Jack Nicholson surmised that coke made its way to Hollywood from the music scene around 1972. It was about that time, Peter Bart sensed, that Evans met coke, his marriage to Ali MacGraw in collapse and the stresses of The Godfather mounting exponentially. But coke was then only an open secret, a game played among friends. In the white-hot blaze of The Exorcist, the game became a race to the top. “That was it,” the producer Harry Ufland would reflect. “Addiction to box office and addiction to coke. Everything changed after that.” When Bart saw Ted Ashley, family man and Warner Bros. CEO, begin to show up at parties brazenly coked out, bimbos in tow, he sensed “a new, almost defiant openness” about coke in Hollywood. It portended ill.

It was around then that Evans and Bart’s drives from Woodland to Canon ended, and so did Bart’s trust in Robert Evans’s ability to function reliably. “I was surprised Evans suddenly discovered [cocaine],” Bart reflected, “since he was not a druggie.” But he was now changed, brittle, loopy, remote, on his own schedule. The shift was quiet but steady. There was no acrimony, no outbursts, but under the surface the marriage cracked, and the first tremors of erosion quivered the studio floor.

 

* * *

 

After some time away, Polanski returned to Paramount to see Sam O’Steen’s rough cut.

“What does it look like?” Polanski asked, leaning on O’Steen’s shoulder.

“Great.

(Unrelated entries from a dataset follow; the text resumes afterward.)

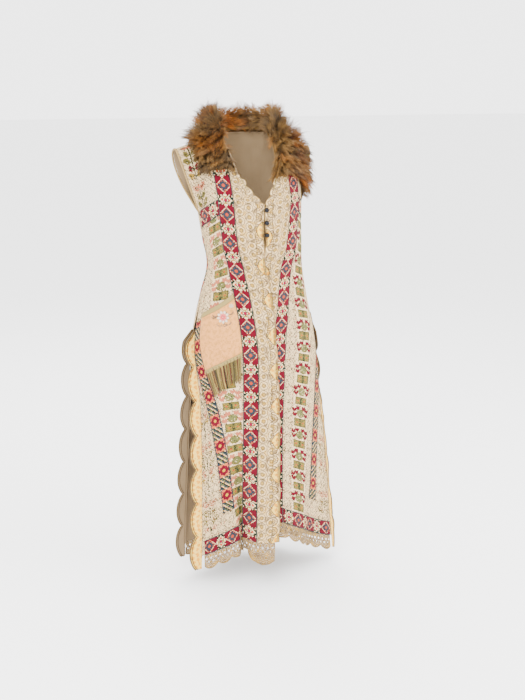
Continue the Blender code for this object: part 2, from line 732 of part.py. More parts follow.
def fringe(name, panel, look):
    """Hanging strands fused to a narrow heading over the pocket's foot."""
    first, last = TAPE_OUT + FRINGE_INSET, SKIRT_IN - FRINGE_INSET
    cells = FRINGE_STRANDS * 3 - 1
    columns, gaps = [], set()
    for strand in range(FRINGE_STRANDS):
        columns += [mix(first, last, strand * 3 / cells), mix(first, last, (strand * 3 + 2) / cells)]
    rows = [POCKET_FOOT_ROW - FRINGE_HEAD, POCKET_FOOT_ROW + FRINGE_HEAD_FOOT]
    drop = FRINGE_LENGTH / (panel.at(TAPE_OUT, 15) - panel.at(TAPE_OUT, 14)).length
    rows += [rows[1] + drop * (step + 1) / FRINGE_STEPS for step in range(FRINGE_STEPS)]
    for row in range(1, len(rows) - 1):
        gaps |= {(row, cell) for cell in range(1, 2 * FRINGE_STRANDS - 1, 2)}
    falls = [POCKET_TILT * (column - TAPE_OUT) / (SKIRT_IN - TAPE_OUT) for column in columns]
    outer = [[panel.at(column, row + fall, FRINGE_LIFT + FRINGE_WALL)
              for column, fall in zip(columns, falls)] for row in rows]
    inner = [[panel.at(column, row + fall, FRINGE_LIFT)
              for column, fall in zip(columns, falls)] for row in rows]
    return wall(name, outer, inner, look, skip=gaps)


def flower(name, panel, spot, look):
    """A low petalled boss lying on the pocket."""
    lift = POCKET_LIFT + POCKET_WALL + spot.gap
    centre = panel.at(spot.column, spot.row)
    across = (panel.at(spot.column + 0.1, spot.row) - centre).length * 10.0
    down = (panel.at(spot.column, spot.row + 0.1) - centre).length * 10.0
    count = FLOWER_PETALS * 2

    def ring(radius, height):
        points = []
        for step in range(count):
            reach = radius * (1.0 if step % 2 else FLOWER_VALLEY)
            turn = 2 * pi * step / count
            points.append(panel.at(spot.column + reach * cos(turn) / across,
                                   spot.row + reach * sin(turn) / down, height))
        return points

    rings = ring(spot.radius, lift) + ring(spot.radius, lift + FLOWER_HEIGHT * FLOWER_RIM)
    rings += ring(spot.radius * FLOWER_CROWN_WIDTH, lift + FLOWER_HEIGHT)
    vertices = rings + [panel.at(spot.column, spot.row, lift),
                        panel.at(spot.column, spot.row, lift + FLOWER_HEIGHT * FLOWER_CROWN)]
    foot, crown = 3 * count, 3 * count + 1
    faces = []
    for step in range(count):
        after = (step + 1) % count
        faces.append((foot, after, step))
        faces.append((step, after, count + after, count + step))
        faces.append((count + step, count + after, 2 * count + after, 2 * count + step))
        faces.append((2 * count + step, 2 * count + after, crown))
    return solid(name, vertices, faces, look)


def button(name, centre, look):
    shape = bmesh.new()
    bmesh.ops.create_uvsphere(shape, u_segments=12, v_segments=7, radius=BUTTON_RADIUS)
    mesh = bpy.data.meshes.new(name)
    shape.to_mesh(mesh)
    shape.free()
    mesh.shade_smooth()
    mesh.materials.append(look)
    item = bpy.data.objects.new(name, mesh)
    item.location = centre
    bpy.context.scene.collection.objects.link(item)
    return item


def main():
    for item in list(bpy.data.objects):
        bpy.data.objects.remove(item)

    patchwork = material("patchwork", (0.78, 0.70, 0.60), 0.9)
    cross_stitch = material("cross_stitch", (0.58, 0.04, 0.12), 0.85)
    lace = material("lace", (0.80, 0.70, 0.58), 0.9)
    print_cloth = material("print_cloth", (0.90, 0.72, 0.40), 0.85)
    fur = material("fur", (0.45, 0.24, 0.10), 0.95)
    brocade = material("brocade", (0.88, 0.62, 0.42), 0.6)
    gold = material("gold_braid", (0.66, 0.50, 0.22), 0.5)
    horn = material("button_gloss", (0.03, 0.035, 0.05), 0.2)

    right = Panel(lambda c, r: front_point(RIGHT, c, r), 0, SIDE, 1.0, [(SIDE, -1.0)])
    left = Panel(lambda c, r: front_point(LEFT, c, r), 0, SIDE, -1.0, [(SIDE, 1.0)])
    back = Panel(back_point, -BACK_SIDE, BACK_SIDE, 1.0, [(-BACK_SIDE, -1.0), (BACK_SIDE, 1.0)])
    panel_wall("front_right", right, patchwork)
    panel_wall("front_left", left, patchwork)
    panel_wall("back", back, patchwork)

    for hand, panel in (("right", right), ("left", left)):
        edge_lace("edge_lace_" + hand, panel, LACE_START, lace)
        edge_print("edge_print_" + hand, panel, ARM_ROW - 1, print_cloth)
        tape_columns = (TAPE_IN, TAPE_IN + 1, TAPE_OUT)
        patch("tape_front_" + hand, panel, tape_columns, range(HEM_ROW + 1), TAPE_LIFT, TAPE_WALL,
              cross_stitch)
        patch("tape_bust_" + hand, panel, [TAPE_OUT + TAPE_JOIN, *range(TAPE_OUT + 1, SIDE + 1)],
              (ARM_ROW, BUST_ROW), TAPE_LIFT, TAPE_WALL, cross_stitch)
        patch("tape_skirt_" + hand, panel, (SKIRT_IN, SKIRT_OUT), range(SLIT_ROW, HEM_TAPE_ROW),
              TAPE_LIFT, TAPE_WALL, cross_stitch)
        patch("tape_hem_" + hand, panel, [TAPE_OUT + TAPE_JOIN, *range(TAPE_OUT + 1, SIDE), SIDE - HEM_TAPE_END],
              (HEM_TAPE_ROW, HEM_ROW), HEM_TAPE_LIFT, TAPE_WALL, cross_stitch)
        side_border("side_border_front_" + hand, panel, SIDE, -1, print_cloth)
        hem_lace("hem_lace_" + hand, panel, 0.0, SIDE - LACE_END, lace,
                 TAPE_OUT if hand == "right" else None)
    collar("fur_collar", right, left, back, fur)
    binding("armhole_binding_right", right, back, -BACK_SIDE, gold)
    binding("armhole_binding_left", left, back, BACK_SIDE, gold)

    pocket_columns = (TAPE_OUT + TAPE_JOIN, TAPE_OUT + 1, TAPE_OUT + 2, TAPE_OUT + 3,
                      SKIRT_IN - TAPE_JOIN)
    pocket_steps = (POCKET_FOOT_ROW - POCKET_TOP_ROW) * POCKET_STEPS
    pocket_rows = [POCKET_TOP_ROW + step / POCKET_STEPS for step in range(pocket_steps + 1)]
    patch("pocket", right, pocket_columns, pocket_rows, POCKET_LIFT, POCKET_WALL, brocade, POCKET_TILT)
    half_trim = TRIM_HEIGHT / 2 / (right.at(TAPE_OUT, 12) - right.at(TAPE_OUT, 11)).length
    patch("pocket_trim", right, pocket_columns,
          (POCKET_TOP_ROW - half_trim, POCKET_TOP_ROW, POCKET_TOP_ROW + half_trim),
          POCKET_LIFT + POCKET_WALL + SEAM_GAP, TAPE_WALL, gold, POCKET_TILT)
    fringe("pocket_fringe", right, gold)
    for number, spot in enumerate(FLOWERS, start=1):
        flower(f"pocket_flower_{number}", right, spot, lace)

    for number, height in enumerate(BUTTON_HEIGHTS, start=1):
        rows, _ = left.lengths(0, 0, HEM_ROW)
        row = min(rows, key=lambda candidate: abs(left.at(0, candidate).z - height))
        lift = LACE_LIFT + LACE_WALL + SEAM_GAP + BUTTON_RADIUS
        button(f"button_{number}", left.beyond(0, row, 0.5, -BUTTON_OUT, lift), horn)

    side_border("side_border_back_right", back, -BACK_SIDE, 1, print_cloth)
    side_border("side_border_back_left", back, BACK_SIDE, -1, print_cloth)
    hem_lace("hem_lace_back", back, BACK_LACE_END - BACK_SIDE, BACK_SIDE - BACK_LACE_END, lace)


main()
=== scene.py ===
import math
from collections import namedtuple

import bmesh
import bpy
import numpy as np
from mathutils import Matrix, Vector, noise


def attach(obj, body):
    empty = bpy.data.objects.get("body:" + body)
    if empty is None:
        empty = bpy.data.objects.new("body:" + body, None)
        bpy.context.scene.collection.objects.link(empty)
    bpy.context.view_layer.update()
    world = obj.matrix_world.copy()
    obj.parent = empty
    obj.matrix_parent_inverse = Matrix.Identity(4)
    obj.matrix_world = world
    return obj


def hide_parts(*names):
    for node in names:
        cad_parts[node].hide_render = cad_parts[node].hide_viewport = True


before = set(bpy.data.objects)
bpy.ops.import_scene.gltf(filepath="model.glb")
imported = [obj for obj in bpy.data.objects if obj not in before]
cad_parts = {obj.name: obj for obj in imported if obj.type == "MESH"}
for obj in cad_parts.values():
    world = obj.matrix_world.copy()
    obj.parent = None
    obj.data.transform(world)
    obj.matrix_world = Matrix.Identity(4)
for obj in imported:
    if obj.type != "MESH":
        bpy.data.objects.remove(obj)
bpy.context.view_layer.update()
pi = math.pi

# The worn form: round sections of the vest, in metres, with the free edge of each front
Section = namedtuple("Section", "height half front back lean square open edgeRight edgeLeft")
sections = (
    Section(-0.18, 0.153, 0.120, 0.105, 0.015, 2.2, 0.000, 0.009, 0.025),
    Section(-0.30, 0.145, 0.120, 0.098, 0.026, 2.2, 0.000, 0.009, 0.025),
    Section(-0.37, 0.141, 0.117, 0.095, 0.033, 2.1, 0.000, 0.013, 0.023),
    Section(-0.46, 0.160, 0.120, 0.105, 0.030, 2.0, 0.000, 0.030, 0.012),
    Section(-0.58, 0.186, 0.130, 0.118, 0.032, 1.9, 0.003, 0.038, -0.008),
    Section(-0.75, 0.194, 0.142, 0.132, 0.040, 1.7, 0.010, 0.040, -0.012),
    Section(-0.95, 0.205, 0.152, 0.146, 0.048, 1.5, 0.018, 0.038, -0.010),
    Section(-1.30, 0.214, 0.165, 0.164, 0.055, 1.4, 0.026, 0.030, -0.004),
)
Cut = namedtuple("Cut", "height borderRight borderLeft skirtTape gore overhang")
cuts = (
    Cut(-0.18, 0.078, 0.080, 0.018, 0.024, 0.000),
    Cut(-0.30, 0.066, 0.064, 0.018, 0.020, 0.000),
    Cut(-0.37, 0.052, 0.050, 0.020, 0.014, 0.000),
    Cut(-0.45, 0.052, 0.051, 0.024, 0.010, 0.000),
    Cut(-0.53, 0.047, 0.053, 0.024, 0.002, 0.004),
    Cut(-0.60, 0.044, 0.052, 0.027, 0.002, 0.008),
    Cut(-0.68, 0.045, 0.048, 0.033, 0.008, 0.014),
    Cut(-0.78, 0.047, 0.041, 0.036, 0.030, 0.020),
    Cut(-0.95, 0.050, 0.032, 0.036, 0.056, 0.022),
    Cut(-1.30, 0.048, 0.022, 0.036, 0.090, 0.022),
)
Level = namedtuple("Level", "column underarm footRight footLeft")
levels = (
    Level(0, -0.190, -1.170, -1.115),
    Level(2, -0.180, -1.170, -1.118),
    Level(4, -0.175, -1.168, -1.122),
    Level(8, -0.200, -1.172, -1.182),
    Level(11, -0.222, -1.235, -1.235),
)
Fold = namedtuple("Fold", "column reach depth start")
foldsRight = (Fold(0.8, 3.6, 0.030, -0.50), Fold(5.0, 2.6, -0.024, -0.50),
              Fold(8.6, 2.6, 0.012, -0.70), Fold(11, 1.8, 0.016, -0.62))
foldsLeft = (Fold(5.0, 3.0, 0.014, -0.60), Fold(8.4, 2.0, -0.012, -0.72), Fold(11, 1.8, 0.016, -0.62))
foldsBack = (Fold(-7.6, 1.6, 0.012, -0.60), Fold(-5.0, 1.8, -0.016, -0.55),
             Fold(-2.3, 1.9, 0.018, -0.50), Fold(0.3, 1.7, -0.020, -0.42),
             Fold(2.9, 1.8, 0.017, -0.52), Fold(5.4, 1.7, -0.014, -0.58), Fold(7.6, 1.6, 0.012, -0.60))
cut = dict(
    armRow=6, bustRow=7, slitRow=12, hemTape=23, hem=24, band=0.045, wall=0.0020, middle=0.035,
    tapeIn=2, tapeOut=4, skirtIn=8, skirtOut=9, side=11, backSide=8, backNeck=3, tapeWidth=0.045,
    neckHalf=0.070, tipHalf=0.197, tipDrop=0.040, neckBack=0.050, roll=1.25, neckScoop=2.8, armScoop=1.2,
    armForward=0.024, armBackward=0.052, backUnderarm=-0.215, backFoot=-1.245, backSpread=0.8,
    underlap=0.009, underlapStart=-0.30, underlapFull=-0.41, foldFoot=-1.20, seam=0.0003,
    creaseHeight=0.0022, creaseAcross=26.0, creaseDown=7.0, fineAcross=61.0, fineDown=23.0)
armRow, slitRow, hemRow = cut["armRow"], cut["slitRow"], cut["hem"]
side, backSide, band = cut["side"], cut["backSide"], cut["band"]


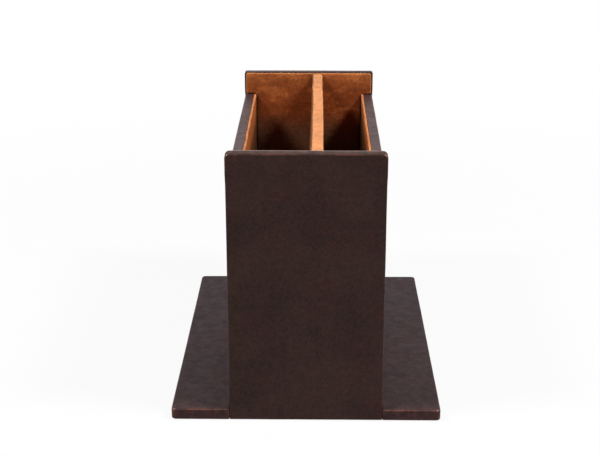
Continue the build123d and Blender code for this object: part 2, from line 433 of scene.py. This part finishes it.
class Finish(Tree):
    """One material's nodes, around its shader."""

    # Where a colour mixer takes its share and its two colours
    MIX_INPUTS = (0, 6, 7)

    def __init__(self, name):
        self.material = bpy.data.materials.new(name)
        self.material.use_nodes = True
        super().__init__(self.material.node_tree)
        self.output = self.add("ShaderNodeOutputMaterial")
        self.shader = self.add("ShaderNodeBsdfPrincipled")
        self.link(self.shader, "BSDF", self.output, "Surface")
        self.place = self.add("ShaderNodeTexCoord")

    def noise(self, size_mm, detail=3.0, roughness=0.5, distortion=0.0, stretch=(1, 1, 1)):
        """Noise whose blotches are about size_mm across, from 0 to 1."""
        mapping = self.add("ShaderNodeMapping")
        mapping.inputs["Scale"].default_value = stretch
        self.link(self.place, "Object", mapping, "Vector")
        node = self.add("ShaderNodeTexNoise")
        node.inputs["Scale"].default_value = 1 / (size_mm * MM)
        node.inputs["Detail"].default_value = detail
        node.inputs["Roughness"].default_value = roughness
        node.inputs["Distortion"].default_value = distortion
        self.link(mapping, "Vector", node, "Vector")
        return node

    def cells(self, size_mm):
        """How far each point is from the edge of its cell, in cells about size_mm across."""
        node = self.add("ShaderNodeTexVoronoi", feature="DISTANCE_TO_EDGE")
        node.inputs["Scale"].default_value = 1 / (size_mm * MM)
        self.link(self.place, "Object", node, "Vector")
        return node

    def ramp(self, source, out, stops, interpolation="EASE"):
        """Each stop is a place and a colour or a grey level."""
        node = self.add("ShaderNodeValToRGB")
        node.color_ramp.interpolation = interpolation
        elements = node.color_ramp.elements
        while len(elements) < len(stops):
            elements.new(0.5)
        for element, (place, colour) in zip(elements, stops):
            element.position = place
            element.color = (*colour, 1) if isinstance(colour, tuple) else (colour, colour, colour, 1)
        self.link(source, out, node, "Fac")
        return node

    def mix(self, factor, a, b, blend="MIX"):
        """Mixes colours a and b. Each is a colour, or a (node, output) pair."""
        node = self.add("ShaderNodeMix", data_type="RGBA", blend_type=blend)
        for index, value in zip(self.MIX_INPUTS, (factor, a, b)):
            if isinstance(value, tuple) and isinstance(value[0], bpy.types.Node):
                self.link(*value, node, index)
            elif isinstance(value, tuple):
                node.inputs[index].default_value = (*value, 1)
            else:
                node.inputs[index].default_value = value
        return node

    def bump(self, source, out, depth_mm, strength, under=None):
        node = self.add("ShaderNodeBump")
        node.inputs["Strength"].default_value = strength
        node.inputs["Distance"].default_value = depth_mm * MM
        self.link(source, out, node, "Height")
        if under is not None:
            self.link(under, "Normal", node, "Normal")
        return node

    def finished(self, colour, out, surface, levels):
        """Joins colour and surface to the shader, and sets the levels that are the same all over."""
        self.link(colour, out, self.shader, "Base Color")
        self.link(surface, "Normal", self.shader, "Normal")
        for name, level in levels.items():
            self.shader.inputs[name].default_value = level
        return self.material


def srgb(red, green, blue):
    """A screen colour, 0 to 255, as the linear colour that a shader takes."""
    out = []
    for value in (red, green, blue):
        v = value / 255
        out.append(v / 12.92 if v <= 0.04045 else ((v + 0.055) / 1.055) ** 2.4)
    return tuple(out)


def leather(name, tones, rub=0.55, specular=0.11, sheen=0.13):
    """Smooth leather: cloudy dye, a fine creased grain, and edges rubbed lighter and glossier; along the near
    panel's back edge and on the walls' tops the lighter colour is partly a painted highlight.

    tones are the dark, middle and reddened dye. rub is how far the most rubbed edges go to bare leather.
    """
    dark, mid, red = tones
    n = Finish(name)
    cloud = n.noise(size_mm=28, detail=4, roughness=0.6)
    cloudy = n.ramp(cloud, "Fac", [(0.36, dark), (0.64, mid)])
    blush = n.noise(size_mm=20, detail=3, roughness=0.6)
    blush_mask = n.ramp(blush, "Fac", [(0.50, 0), (0.68, 1)])
    blush_share = n.math("MULTIPLY", (blush_mask, "Color"), 0.45)
    reddened = n.mix((blush_share, "Value"), (cloudy, "Color"), red)
    pebbles = n.cells(size_mm=1.5)
    creases = n.ramp(pebbles, "Distance", [(0.0, 0.74), (0.16, 1)], "LINEAR")
    speckle = n.noise(size_mm=2.6, detail=5, roughness=0.72)
    specks = n.ramp(speckle, "Fac", [(0.34, 0.80), (0.66, 1.18)], "LINEAR")
    tone = n.mix(1.0, (creases, "Color"), (specks, "Color"), "MULTIPLY")
    toned = n.mix(1.0, (reddened, "Result"), (tone, "Result"), "MULTIPLY")
    # Rubbed edges, and partly painted highlights
    edge = n.add("ShaderNodeAttribute", attribute_name="wear_and_painted_light")
    patches = n.noise(size_mm=4.5, detail=3, roughness=0.65)
    patch_mask = n.ramp(patches, "Fac", [(0.42, 0.15), (0.60, 1)])
    rubbed = n.math("MULTIPLY", (edge, "Fac"), (patch_mask, "Color"))
    share = n.math("MULTIPLY", (rubbed, "Value"), rub, clamp=True)
    final = n.mix((share, "Value"), (toned, "Result"), WORN_AND_HIGHLIGHT)
    gloss = n.noise(size_mm=6, detail=4, roughness=0.6)
    rough = n.ramp(gloss, "Fac", [(0.3, 0.44), (0.7, 0.58)])
    n.link(rough, "Color", n.shader, "Roughness")
    most_rubbed = n.math("SUBTRACT", (edge, "Fac"), POLISH_START, clamp=True)
    polish = n.math("MULTIPLY", (most_rubbed, "Value"), POLISH_GAIN, clamp=True)
    n.link(polish, "Value", n.shader, "Coat Weight")
    pores = n.noise(size_mm=0.5, detail=3, roughness=0.6)
    fine = n.bump(pores, "Fac", depth_mm=0.04, strength=0.6)
    pebble = n.bump(creases, "Color", depth_mm=0.06, strength=0.6, under=fine)
    soft = n.noise(size_mm=9, detail=2, roughness=0.5)
    surface = n.bump(soft, "Fac", depth_mm=0.12, strength=0.5, under=pebble)
    return n.finished(final, "Result", surface, {
        "Coat Roughness": 0.28,
        "Specular IOR Level": specular,
        "Sheen Weight": sheen,
        "Sheen Roughness": 0.3,
        "Sheen Tint": (*LEATHER_SHEEN, 1),
    })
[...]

You won’t recognize it.”

Funny, but not. Encountering his rough cuts always depressed Polanski. He knew that. But anticipating the depression didn’t curb the unavoidable terror of facing, for the first time, the brutal facts of a film no longer dreamed but real, slogging, holed, unwieldy, the magic of the dailies gone. Were they deluded ever to have had confidence? Did it even make sense? Among all his rough cuts, Polanski’s encounter with Chinatown’s was particularly distressing for him; none of his previous films relied on the thrill of plot concealed and revealed as a mystery does. But knowing in advance the surprise turns of the story would make it difficult for Polanski to gauge whether the surprises were working, whether the imagined audience was ahead of the picture, behind it, or precisely where he needed them to be. How to forget all he knew about Chinatown and watch it with their eyes?

This was why he had stayed away, O’Steen reminded him. This was why Ralph Dawson, O’Steen’s mentor, had told him a film, after its cut, needed time to heal. It had been cut, after all. Let it recover. He said: “If you pick at a sore it’ll never heal, but if you put it aside for a couple of weeks, you’d be surprised how objective you’ll be.”

Having O’Steen at his proverbial bedside was a comfort to Polanski. He would never forget how deftly O’Steen had rescued Rosemary’s Baby, at the last minute, from an editor Polanski deemed incompetent, slimming a four-plus-hour rough cut down to two; it earned O’Steen Polanski’s lifelong trust. “[Polanski’s] film tells me where to cut, really speaks loud to me,” O’Steen explained, “whereas with the others, it whispers to me.”

They had a knack for each other. O’Steen would sit with Polanski at the Moviola, helping him lose, with argumentative good cheer, those pieces of Chinatown Polanski loved but, for good reason, hurt the picture. “Sam taught me to sacrifice,” Polanski said. O’Steen was strong, smart, and funny enough to debate Polanski, frame by frame, and patient when necessary, able to unfasten Polanski’s grip with a joke—a good editor can tell a joke, O’Steen said, because “the timing is right and he tells just enough”—or a compassionate nod and wait for his director to run out of explanations, excuses, denials, whatever stood between O’Steen and the inevitable killing of a darling.